=== SUPPLIED MATERIAL ===

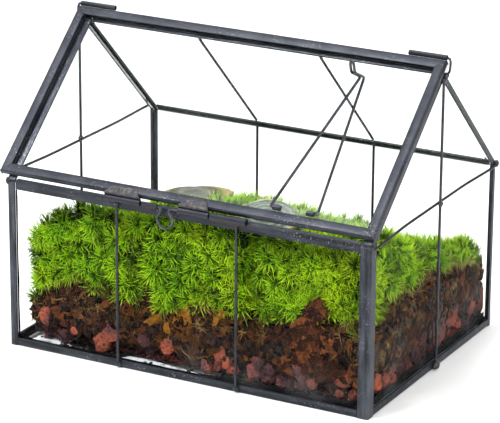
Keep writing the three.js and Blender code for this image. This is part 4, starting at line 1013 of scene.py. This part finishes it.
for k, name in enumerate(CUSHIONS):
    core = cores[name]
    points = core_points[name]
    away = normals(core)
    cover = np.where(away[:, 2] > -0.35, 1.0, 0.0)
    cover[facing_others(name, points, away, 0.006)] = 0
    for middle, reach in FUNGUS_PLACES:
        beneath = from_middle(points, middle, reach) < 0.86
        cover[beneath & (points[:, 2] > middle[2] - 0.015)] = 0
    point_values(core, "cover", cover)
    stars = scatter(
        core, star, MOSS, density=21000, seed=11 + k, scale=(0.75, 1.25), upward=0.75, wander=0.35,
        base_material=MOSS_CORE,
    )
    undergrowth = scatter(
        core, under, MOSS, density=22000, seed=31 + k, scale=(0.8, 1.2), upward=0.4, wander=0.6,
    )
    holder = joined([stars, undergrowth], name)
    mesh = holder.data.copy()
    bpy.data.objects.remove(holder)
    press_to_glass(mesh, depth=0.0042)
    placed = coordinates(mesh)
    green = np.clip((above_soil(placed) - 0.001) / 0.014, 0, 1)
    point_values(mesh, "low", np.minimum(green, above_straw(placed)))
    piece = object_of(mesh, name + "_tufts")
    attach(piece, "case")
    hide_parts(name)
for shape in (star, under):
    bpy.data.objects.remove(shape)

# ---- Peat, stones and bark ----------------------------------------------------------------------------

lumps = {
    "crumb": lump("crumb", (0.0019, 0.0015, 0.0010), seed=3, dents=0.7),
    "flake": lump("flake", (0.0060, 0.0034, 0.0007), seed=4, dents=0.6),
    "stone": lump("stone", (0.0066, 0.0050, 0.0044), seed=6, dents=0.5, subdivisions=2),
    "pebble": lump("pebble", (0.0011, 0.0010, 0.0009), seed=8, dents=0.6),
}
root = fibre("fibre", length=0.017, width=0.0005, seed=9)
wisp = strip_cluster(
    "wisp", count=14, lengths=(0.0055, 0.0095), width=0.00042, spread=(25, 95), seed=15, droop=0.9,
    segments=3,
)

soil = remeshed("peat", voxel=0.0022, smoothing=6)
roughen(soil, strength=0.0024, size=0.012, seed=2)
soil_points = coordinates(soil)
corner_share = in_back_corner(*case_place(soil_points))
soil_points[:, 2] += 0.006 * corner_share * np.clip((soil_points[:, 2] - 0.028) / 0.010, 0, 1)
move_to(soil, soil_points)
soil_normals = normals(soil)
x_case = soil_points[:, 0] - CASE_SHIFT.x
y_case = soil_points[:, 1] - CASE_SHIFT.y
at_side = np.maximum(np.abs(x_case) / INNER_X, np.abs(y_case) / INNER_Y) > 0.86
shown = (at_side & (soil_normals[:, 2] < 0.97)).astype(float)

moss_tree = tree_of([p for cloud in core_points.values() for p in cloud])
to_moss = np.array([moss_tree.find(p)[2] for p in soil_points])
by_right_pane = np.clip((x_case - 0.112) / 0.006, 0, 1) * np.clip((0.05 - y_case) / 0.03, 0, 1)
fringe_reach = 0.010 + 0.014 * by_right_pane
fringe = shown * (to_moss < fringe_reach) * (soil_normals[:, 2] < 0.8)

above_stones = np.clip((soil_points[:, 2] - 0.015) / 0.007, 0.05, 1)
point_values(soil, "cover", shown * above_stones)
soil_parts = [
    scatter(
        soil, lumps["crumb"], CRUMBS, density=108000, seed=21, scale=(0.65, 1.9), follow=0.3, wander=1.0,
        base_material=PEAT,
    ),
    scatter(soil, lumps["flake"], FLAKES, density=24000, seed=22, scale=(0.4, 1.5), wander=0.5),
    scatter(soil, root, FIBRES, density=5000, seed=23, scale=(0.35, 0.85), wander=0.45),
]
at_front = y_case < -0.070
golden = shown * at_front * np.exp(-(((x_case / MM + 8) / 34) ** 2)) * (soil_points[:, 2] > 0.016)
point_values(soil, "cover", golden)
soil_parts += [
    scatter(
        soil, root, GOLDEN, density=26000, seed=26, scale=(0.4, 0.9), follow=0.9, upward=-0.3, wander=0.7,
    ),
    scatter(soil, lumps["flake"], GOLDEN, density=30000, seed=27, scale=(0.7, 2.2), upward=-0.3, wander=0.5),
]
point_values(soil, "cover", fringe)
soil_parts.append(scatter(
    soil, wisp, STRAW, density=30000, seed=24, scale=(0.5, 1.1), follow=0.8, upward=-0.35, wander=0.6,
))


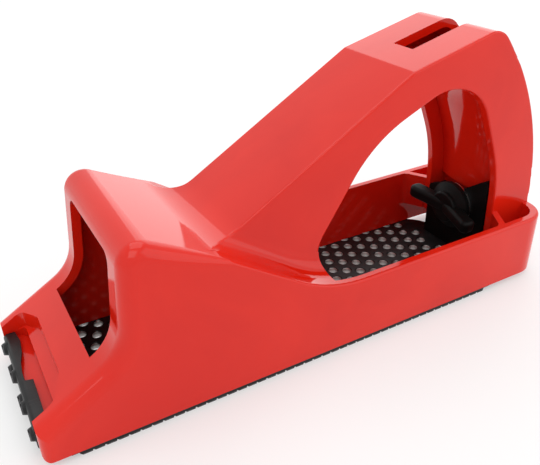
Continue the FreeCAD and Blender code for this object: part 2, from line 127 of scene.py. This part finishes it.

===

EXERCISE INSTRUCTIONS >> Each line above is to be repeated exactly.

REPLY >>
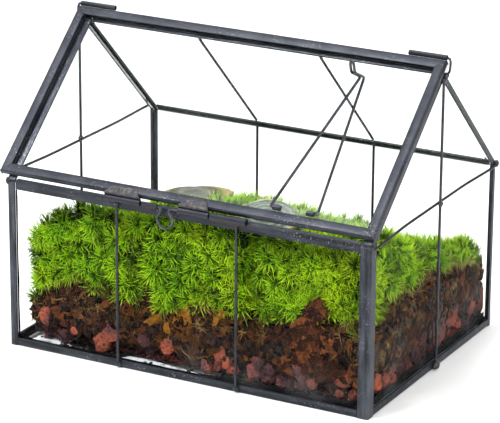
Keep writing the three.js and Blender code for this image. This is part 4, starting at line 1013 of scene.py. This part finishes it.
for k, name in enumerate(CUSHIONS):
    core = cores[name]
    points = core_points[name]
    away = normals(core)
    cover = np.where(away[:, 2] > -0.35, 1.0, 0.0)
    cover[facing_others(name, points, away, 0.006)] = 0
    for middle, reach in FUNGUS_PLACES:
        beneath = from_middle(points, middle, reach) < 0.86
        cover[beneath & (points[:, 2] > middle[2] - 0.015)] = 0
    point_values(core, "cover", cover)
    stars = scatter(
        core, star, MOSS, density=21000, seed=11 + k, scale=(0.75, 1.25), upward=0.75, wander=0.35,
        base_material=MOSS_CORE,
    )
    undergrowth = scatter(
        core, under, MOSS, density=22000, seed=31 + k, scale=(0.8, 1.2), upward=0.4, wander=0.6,
    )
    holder = joined([stars, undergrowth], name)
    mesh = holder.data.copy()
    bpy.data.objects.remove(holder)
    press_to_glass(mesh, depth=0.0042)
    placed = coordinates(mesh)
    green = np.clip((above_soil(placed) - 0.001) / 0.014, 0, 1)
    point_values(mesh, "low", np.minimum(green, above_straw(placed)))
    piece = object_of(mesh, name + "_tufts")
    attach(piece, "case")
    hide_parts(name)
for shape in (star, under):
    bpy.data.objects.remove(shape)

# ---- Peat, stones and bark ----------------------------------------------------------------------------

lumps = {
    "crumb": lump("crumb", (0.0019, 0.0015, 0.0010), seed=3, dents=0.7),
    "flake": lump("flake", (0.0060, 0.0034, 0.0007), seed=4, dents=0.6),
    "stone": lump("stone", (0.0066, 0.0050, 0.0044), seed=6, dents=0.5, subdivisions=2),
    "pebble": lump("pebble", (0.0011, 0.0010, 0.0009), seed=8, dents=0.6),
}
root = fibre("fibre", length=0.017, width=0.0005, seed=9)
wisp = strip_cluster(
    "wisp", count=14, lengths=(0.0055, 0.0095), width=0.00042, spread=(25, 95), seed=15, droop=0.9,
    segments=3,
)

soil = remeshed("peat", voxel=0.0022, smoothing=6)
roughen(soil, strength=0.0024, size=0.012, seed=2)
soil_points = coordinates(soil)
corner_share = in_back_corner(*case_place(soil_points))
soil_points[:, 2] += 0.006 * corner_share * np.clip((soil_points[:, 2] - 0.028) / 0.010, 0, 1)
move_to(soil, soil_points)
soil_normals = normals(soil)
x_case = soil_points[:, 0] - CASE_SHIFT.x
y_case = soil_points[:, 1] - CASE_SHIFT.y
at_side = np.maximum(np.abs(x_case) / INNER_X, np.abs(y_case) / INNER_Y) > 0.86
shown = (at_side & (soil_normals[:, 2] < 0.97)).astype(float)

moss_tree = tree_of([p for cloud in core_points.values() for p in cloud])
to_moss = np.array([moss_tree.find(p)[2] for p in soil_points])
by_right_pane = np.clip((x_case - 0.112) / 0.006, 0, 1) * np.clip((0.05 - y_case) / 0.03, 0, 1)
fringe_reach = 0.010 + 0.014 * by_right_pane
fringe = shown * (to_moss < fringe_reach) * (soil_normals[:, 2] < 0.8)

above_stones = np.clip((soil_points[:, 2] - 0.015) / 0.007, 0.05, 1)
point_values(soil, "cover", shown * above_stones)
soil_parts = [
    scatter(
        soil, lumps["crumb"], CRUMBS, density=108000, seed=21, scale=(0.65, 1.9), follow=0.3, wander=1.0,
        base_material=PEAT,
    ),
    scatter(soil, lumps["flake"], FLAKES, density=24000, seed=22, scale=(0.4, 1.5), wander=0.5),
    scatter(soil, root, FIBRES, density=5000, seed=23, scale=(0.35, 0.85), wander=0.45),
]
at_front = y_case < -0.070
golden = shown * at_front * np.exp(-(((x_case / MM + 8) / 34) ** 2)) * (soil_points[:, 2] > 0.016)
point_values(soil, "cover", golden)
soil_parts += [
    scatter(
        soil, root, GOLDEN, density=26000, seed=26, scale=(0.4, 0.9), follow=0.9, upward=-0.3, wander=0.7,
    ),
    scatter(soil, lumps["flake"], GOLDEN, density=30000, seed=27, scale=(0.7, 2.2), upward=-0.3, wander=0.5),
]
point_values(soil, "cover", fringe)
soil_parts.append(scatter(
    soil, wisp, STRAW, density=30000, seed=24, scale=(0.5, 1.1), follow=0.8, upward=-0.35, wander=0.6,
))


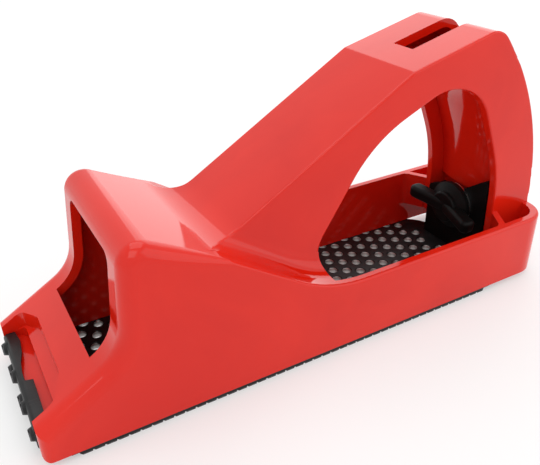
Continue the FreeCAD and Blender code for this object: part 2, from line 127 of scene.py. This part finishes it.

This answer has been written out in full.